DIRECTIONS FOR THIS TASK - Go over the listing below line by line and tally those containing "with". Give only the tally.

:: DATA SHOWN

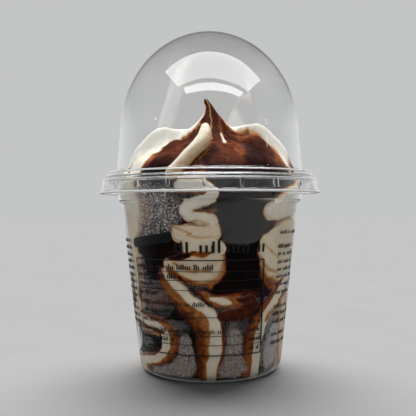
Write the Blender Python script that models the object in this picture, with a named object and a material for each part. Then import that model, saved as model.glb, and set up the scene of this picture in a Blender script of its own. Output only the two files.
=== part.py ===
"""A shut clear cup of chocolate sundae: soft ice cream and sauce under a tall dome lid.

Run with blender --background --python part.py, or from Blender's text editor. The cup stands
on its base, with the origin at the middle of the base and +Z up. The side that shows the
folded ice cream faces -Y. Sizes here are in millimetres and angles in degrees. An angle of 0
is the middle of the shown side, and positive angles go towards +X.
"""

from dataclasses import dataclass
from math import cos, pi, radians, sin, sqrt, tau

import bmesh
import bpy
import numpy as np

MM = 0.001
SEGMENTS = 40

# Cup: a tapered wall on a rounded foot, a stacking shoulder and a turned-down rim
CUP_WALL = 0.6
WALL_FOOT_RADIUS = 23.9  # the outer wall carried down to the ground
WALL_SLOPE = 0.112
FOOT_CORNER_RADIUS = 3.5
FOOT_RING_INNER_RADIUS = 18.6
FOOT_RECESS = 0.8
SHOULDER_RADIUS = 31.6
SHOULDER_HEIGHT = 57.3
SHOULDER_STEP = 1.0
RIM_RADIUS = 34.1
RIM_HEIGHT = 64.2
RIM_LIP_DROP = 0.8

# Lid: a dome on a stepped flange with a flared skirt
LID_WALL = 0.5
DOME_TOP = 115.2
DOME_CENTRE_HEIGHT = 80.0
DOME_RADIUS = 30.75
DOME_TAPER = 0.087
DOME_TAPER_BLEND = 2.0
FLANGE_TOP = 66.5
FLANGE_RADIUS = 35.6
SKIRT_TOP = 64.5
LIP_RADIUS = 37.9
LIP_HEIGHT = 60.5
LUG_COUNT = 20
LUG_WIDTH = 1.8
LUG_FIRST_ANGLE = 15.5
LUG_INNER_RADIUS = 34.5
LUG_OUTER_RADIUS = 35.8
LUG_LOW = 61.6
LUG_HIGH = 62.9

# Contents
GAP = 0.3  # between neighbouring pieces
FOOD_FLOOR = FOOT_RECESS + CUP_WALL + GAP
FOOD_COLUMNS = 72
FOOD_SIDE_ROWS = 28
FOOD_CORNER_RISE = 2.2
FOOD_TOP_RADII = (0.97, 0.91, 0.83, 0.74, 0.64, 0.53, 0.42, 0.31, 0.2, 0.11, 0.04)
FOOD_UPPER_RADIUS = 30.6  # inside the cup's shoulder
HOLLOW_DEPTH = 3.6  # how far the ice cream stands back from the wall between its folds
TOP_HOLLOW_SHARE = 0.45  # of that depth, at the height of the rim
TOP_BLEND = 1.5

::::

THE REPLY - 4